Utilities for parsing debug output and core files of a simulator run. Import from cerebras.sdk.debug.debug_util.

debug_util

class cerebras.sdk.debug.debug_util.debug_util(bindir: Union[pathlib.Path, str])
Bases: object
Loads ELF files in bindir in order to dump symbols for debugging.The user does not need to export the symbols in the kernel. debug_util dumps the core and looks for the symbols in the ELFs.

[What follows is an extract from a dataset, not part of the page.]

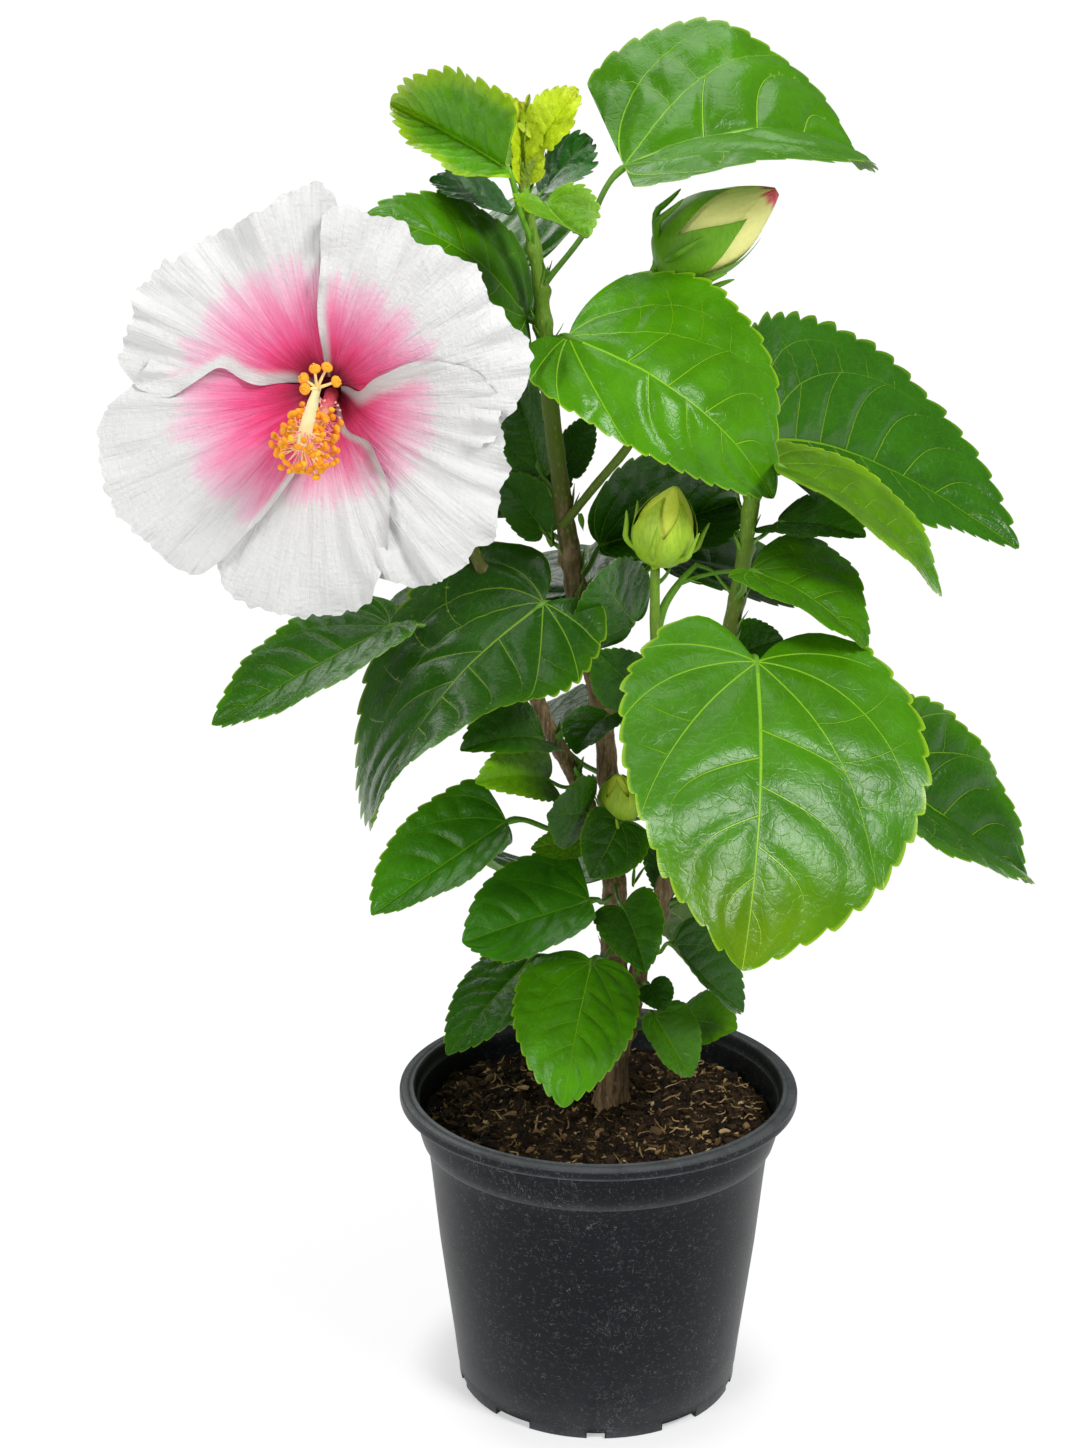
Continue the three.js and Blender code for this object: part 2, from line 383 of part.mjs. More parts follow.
// The potting mix fills the pot to just under the rim. Its top is flat where
// the stem stands and uneven towards the wall.
function soilSolid() {
  const sides = SIDES;
  const low = FLOOR.height + FLOOR.thickness + GAP;
  const wall = (z) => {
    const rows = [[low, FOOT_RADIUS - 2.9], [low + 2, FOOT_RADIUS - 1.2], [43, 65.8], [SHOULDER.foot, SHOULDER.wall], [SHOULDER.bottom + 1.2, SHOULDER.ledge], [SHOULDER.round + 0.6, SHOULDER.radius], [POT_HEIGHT, SHOULDER.radius + 1]];
    let i = 0;
    while (i < rows.length - 2 && rows[i + 1][0] < z) i++;
    const k = (z - rows[i][0]) / (rows[i + 1][0] - rows[i][0]);
    return rows[i][1] + (rows[i + 1][1] - rows[i][1]) * k - WALL - GAP * 2 - (i === 0 ? -WALL : 0);
  };
  const rings = [[low, wall(low) - WALL], [low + 2.2, wall(low + 2.2)], [43, wall(43)], [SHOULDER.foot - 1, wall(SHOULDER.foot - 1) - 0.3], [SHOULDER.bottom, wall(SHOULDER.bottom) - 0.5], [SOIL_LEVEL - 0.6, wall(SOIL_LEVEL) - 0.4], [SOIL_LEVEL, 58], [SOIL_LEVEL, 38], [SOIL_LEVEL - GAP, 20]];
  const points = [];
  rings.forEach(([z, r], i) => {
    for (let k = 0; k < sides; k++) {
      const a = (2 * Math.PI * k) / sides;
      const bump = i === 6 ? 1.1 * Math.sin(5 * a) + 0.8 * Math.cos(3 * a + 1) : i === 7 ? 0.9 * Math.sin(4 * a + 2) : 0;
      points.push(new THREE.Vector3(r * Math.cos(a), r * Math.sin(a), z + bump));
    }
  });
  const n = points.length;
  points.push(new THREE.Vector3(0, 0, low), new THREE.Vector3(0, 0, SOIL_LEVEL - GAP));
  const faces = [];
  for (let i = 0; i < rings.length - 1; i++)
    for (let k = 0; k < sides; k++) {
      const a = i * sides + k;
      const b = i * sides + ((k + 1) % sides);
      faces.push(a, b, b + sides, a, b + sides, a + sides);
    }
  for (let k = 0; k < sides; k++) {
    const k2 = (k + 1) % sides;
    faces.push(n, k2, k);
    const o = (rings.length - 1) * sides;
    faces.push(n + 1, o + k, o + k2);
  }
  return solid(indexed(points, faces));
}

// The open bloom as one thin ruffled dish on a funnel, with its column in
// front and its calyx behind.
function bloomSolid() {
  const axis = heading(BLOOM.azimuth, BLOOM.elevation);
  const right = new THREE.Vector3(0, 0, 1).cross(axis).normalize();
  const up = axis.clone().cross(right);
  const centre = vec(BLOOM.centre);
  const reach = (a) => {
    let best = 0;
    for (const [angle, length] of BLOOM.petals) {
      const off = Math.abs(((a - rad(angle) + 3 * Math.PI) % (2 * Math.PI)) - Math.PI);
      best = Math.max(best, length * (1 - 0.2 * Math.max(0, off - 0.18) ** 1.6));
    }
    return best;
  };
  const at = (x, y, h) => centre.clone().addScaledVector(right, x).addScaledVector(up, y).addScaledVector(axis, h);
  const sides = 20;
  const rings = [[0.1, -BLOOM.throatDepth], [0.2, -15], [0.38, -5], [0.68, 0], [1, -2.5]];
  const points = [];
  for (const back of [0, 1])
    rings.forEach(([share, depth], i) => {
      for (let k = 0; k < sides; k++) {
        const a = (2 * Math.PI * k) / sides;
        const r = share * reach(a) * (back && i === 4 ? 0.995 : 1) + (back && i < 2 ? BLOOM.thickness : 0);
        const wave = i > 2 ? BLOOM.ruffle * (i - 2) * 0.5 * Math.sin(9 * a + 0.6) : 0;
        points.push(at(r * Math.cos(a), r * Math.sin(a), depth + wave - (back ? BLOOM.thickness : 0)));
      }
    });
  const n = rings.length * sides;
  const faces = [];
  for (let i = 0; i < rings.length - 1; i++)
    for (let k = 0; k < sides; k++) {
      const a = i * sides + k;
      const b = i * sides + ((k + 1) % sides);
      faces.push(a, b, b + sides, a, b + sides, a + sides);
      faces.push(a + n, b + n + sides, b + n, a + n, a + n + sides, b + n + sides);
    }
  for (let k = 0; k < sides; k++) {
    const k2 = (k + 1) % sides;
    const o = (rings.length - 1) * sides;
    faces.push(o + k, o + k2, o + n + k2, o + k, o + n + k2, o + n + k); // petal edge
  }
  // close the funnel front and back with fans
  points.push(at(0, 0, -BLOOM.throatDepth), at(0, 0, -BLOOM.throatDepth - BLOOM.thickness));
  for (let k = 0; k < sides; k++) {
    const k2 = (k + 1) % sides;
    faces.push(2 * n, k2, k);
    faces.push(2 * n + 1, n + k, n + k2);
  }
  for (let i = 0; i < faces.length; i += 3) [faces[i], faces[i + 1]] = [faces[i + 1], faces[i]];
  let dish = solid(indexed(points, faces));
  if (dish.volume() < 0) {
    for (let i = 0; i < faces.length; i += 3) [faces[i], faces[i + 1]] = [faces[i + 1], faces[i]];
    dish = solid(indexed(points, faces));
  }
  const { length, radius, brush, droop } = BLOOM.column;
  const columnRows = [[-BLOOM.throatDepth - 1, radius * 1.6], [-10, radius * 1.3], [4, radius * 1.3], [8, brush], [length * 0.55, brush * 0.9], [length * 0.62, radius]].map(([h, r]) => {
    const k = Math.max(0, h + BLOOM.throatDepth) / (length + BLOOM.throatDepth);
    const p = at(-14 * k * k, droop * k * k, h);
    return [p.x, p.y, p.z, r];
  });
  const back = at(0, 0, -BLOOM.throatDepth - BLOOM.calyx.length * 0.55);
  const mid = at(0, 0, -BLOOM.throatDepth);
  const front = at(0, 0, -BLOOM.throatDepth + BLOOM.calyx.length * 0.4);
  const calyx = limb([[back.x, back.y, back.z, 3.2], [mid.x, mid.y, mid.z, BLOOM.calyx.radius + 1.5], [front.x, front.y, front.z, BLOOM.calyx.radius + 3]], 10);
  return dish.add(limb(columnRows, 6)).add(calyx);
}

function budSolid({ foot, tip, radius, widest }, grow = 0) {
  const a = vec(foot);
  const b = vec(tip);
  const rows = [0, 0.08, widest * 0.55, widest, (1 + widest) / 2, 0.9, 1].map((k) => {
    const p = a.clone().lerp(b, k);
    const share = k < widest ? Math.sqrt(1 - (1 - k / widest) ** 2) : Math.cos(((k - widest) / (1 - widest)) * 1.45);
    return [p.x, p.y, p.z, Math.max(1.4, radius * share) + grow];
  });
  return limb(rows, 9);
}

// The soft tip of the main stem: erect young blades that share its last node.
function shootSolid() {
  const foot = stemAt('main_stem', 503.8);
  const stem = limb([[foot[0], foot[1], foot[2] + GAP, 2], [-31.2, 2, 509, 1.8], [-31.6, 2, 515, 1.5]], 6);
  const stalk = limb([[-30.6, 2, 506.5, 1.2], [-28.2, 2.2, 515, 1.1], [-24.8, 2.4, 527, 1.1]], 6);
  const young = [
    { from: [-31.4, 2, 511.5], blade: [112, 79, 30, 17], pose: [0, 38, 0.03, 0, 0, 0.4, 0, 0] },
    { from: [-31.6, 2.6, 512], blade: [128, 70, 34, 17], pose: [10, 26, 0.04, 0, 0, 0.4, 0, 0] },
    { from: [-25, 2.2, 526], blade: [12, 53, 24.5, 21], pose: [-62, 34, 0.04, 0, 0, 0.4, 0, 0] },
  ];
  return young.reduce((all, y) => all.add(blade(vec(y.from), { blade: y.blade, pose: y.pose, thickness: 1.6 })), stem.add(stalk));
}

// ------------------------------------------------------------------ assembly
const root = new THREE.Group();
root.name = 'potted_hibiscus_shrub';
const placed = []; // every limb, bud and leaf so far, each with a grown copy

function add(name, body, look) {
  const mesh = new THREE.Mesh(geometryOf(body), new THREE.MeshStandardMaterial({ color: look[0], roughness: look[1], metalness: 0 }));
  mesh.name = name;
  root.add(mesh);
}

// Cut a solid clear of everything placed before it, then place it.
function place(name, make, look) {
  let body = make(0);
  for (const other of placed) if (body.intersect(other).volume() > 0) body = mainBody(body.subtract(other));
  placed.push(make(GAP + 0.15));
  add(name, body, look);
}

add('pot', potSolid(), COLOURS.pot);
add('soil', soilSolid(), COLOURS.soil);

place('main_stem', (g) => limb(STEMS.main_stem, STEM_SIDES.main_stem, g, true), COLOURS.bark);
for (const name of ['bough_right', 'bough_left', 'bough_centre', 'bough_upper'])
  place(name, (g) => limb(STEMS[name], STEM_SIDES[name], g), name === 'bough_centre' || name === 'bough_upper' ? COLOURS.green : COLOURS.bark);
{
  const shoot = shootSolid();
  placed.push(shoot);
  add('shoot_tip', shoot, COLOURS.young);
}
for (const [name, bud] of Object.entries(BUDS)) place(name, (g) => budSolid(bud, g), COLOURS.bud);
{
  let bloom = bloomSolid();
  for (const other of placed) if (bloom.intersect(other).volume() > 0) bloom = mainBody(bloom.subtract(other));
  placed.push(bloom);
  add('bloom', bloom, COLOURS.petal);
}
for (const row of LEAVES) {
  const look = row[0].startsWith('shoot') || row[0] === 'leaf_crown_left' ? COLOURS.young : row[0].startsWith('leaf_rear') ? COLOURS.shade : COLOURS.leaf;
  place(row[0], (g) => leafSolid(row, g), look);
}

export default root;
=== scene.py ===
"""Looks of the potted hibiscus shrub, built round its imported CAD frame.

Everything grows from the same tables of sizes as the solids (millimetres, turned into metres
where a mesh is made): stems with bark relief, one toothed, veined leaf for each leaf node,
five ruffled petals with their column, calyxes and buds, small stipules and shoots from a
seeded rule at the nodes, the potting mix and the nursery pot.
"""

import bpy
import math
import random
import numpy as np
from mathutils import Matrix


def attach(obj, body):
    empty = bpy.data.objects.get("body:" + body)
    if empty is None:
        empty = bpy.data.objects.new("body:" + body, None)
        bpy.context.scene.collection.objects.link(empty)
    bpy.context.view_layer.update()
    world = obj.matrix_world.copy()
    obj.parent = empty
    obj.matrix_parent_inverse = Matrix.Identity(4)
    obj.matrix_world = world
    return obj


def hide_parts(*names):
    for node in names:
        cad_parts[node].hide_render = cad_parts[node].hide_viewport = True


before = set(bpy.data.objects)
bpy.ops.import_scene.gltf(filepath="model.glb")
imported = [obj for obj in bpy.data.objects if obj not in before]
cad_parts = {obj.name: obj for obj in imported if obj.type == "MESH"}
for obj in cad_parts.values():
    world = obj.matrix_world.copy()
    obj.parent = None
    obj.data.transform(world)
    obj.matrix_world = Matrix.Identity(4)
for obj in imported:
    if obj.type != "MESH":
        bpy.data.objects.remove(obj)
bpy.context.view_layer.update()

# ---------------------------------------------------------------- sizes, mm
STEMS = {
    "main_stem": [(6.1, 6.5, 121, 8.6), (6.4, 6.1, 127, 6.9), (7.5, 4, 161.7, 5.4), (7.2, 2, 189.9, 4.9), (6.1, 0, 226.4, 4.4),
                  (2.7, 0, 278.6, 4.2), (-1.2, 0, 308.4, 4.1), (-6.6, 0, 329.4, 4), (-12.3, -2, 362.8, 3.8), (-16.8, -2, 395.2, 3.6),
                  (-20.9, 0, 426.7, 3.3), (-22.8, 0, 450.3, 3.1), (-24.8, 0, 471.5, 2.8), (-28, 2, 490.5, 2.4), (-30.3, 2, 503.8, 2)],
    "bough_right": [(9.7, 3, 150.7, 4.2), (14.6, 2, 171.8, 4.1), (17.7, 0, 190.8, 4), (23.7, -4, 212.5, 3.9), (31.5, -8, 242.5, 3.7),
                    (40.4, -12, 286.7, 3.5), (50.6, -14, 333.1, 3.3), (55.4, -16, 362, 3.1), (58, -16, 385.6, 2.8), (60.2, -18, 402.2, 2.2)],
    "bough_left": [(0.1, -5, 246.5, 3.4), (-4.9, -8, 261.7, 3.3), (-10.7, -10, 275.1, 3.2), (-18.1, -11, 289.4, 3.1), (-24.5, -12, 304.3, 3),
                   (-36, -10, 334, 2.9), (-53, -5, 370, 2.7), (-73, 0, 402, 2.4), (-89, 2, 423, 2.1), (-101, -4, 433.4, 2), (-104.8, -12, 435, 2.1)],
    "bough_centre": [(34.2, -12, 265.4, 2.6), (27.1, -17, 296.4, 2.4), (22.3, -20, 326.2, 2.3), (21.2, -22, 343, 2.1), (20.9, -24, 364, 1.9)],
    "bough_upper": [(-13.9, -6, 379.9, 2), (-0.9, -12, 397, 1.8), (10.7, -14, 411.9, 1.7), (17.8, 0, 434.7, 1.6), (17.6, 9, 461.1, 1.6),
                    (19.7, 11.5, 476.3, 1.7)],
}
LEAF_OUTLINE = [(0, 0), (-0.07, 0.17), (-0.1, 0.42), (-0.05, 0.72), (0.08, 0.94), (0.28, 1), (0.5, 0.93), (0.68, 0.74), (0.82, 0.5), (0.92, 0.24), (1, 0)]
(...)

If the symbol at Px.y is not found in the corresponding ELF, debug_util emits an error.The most common errors are either: 1) a wrong coordinate passed in debug_util.get_symbol(), or 2) a correct coordinate, but the symbol has been removed due to compiler optimization. One can use readelf to check if the symbol exists or not. If not, the user can export the symbol in the kernel to keep the symbol in the ELF.The functionality of this class is only supported in the simulator.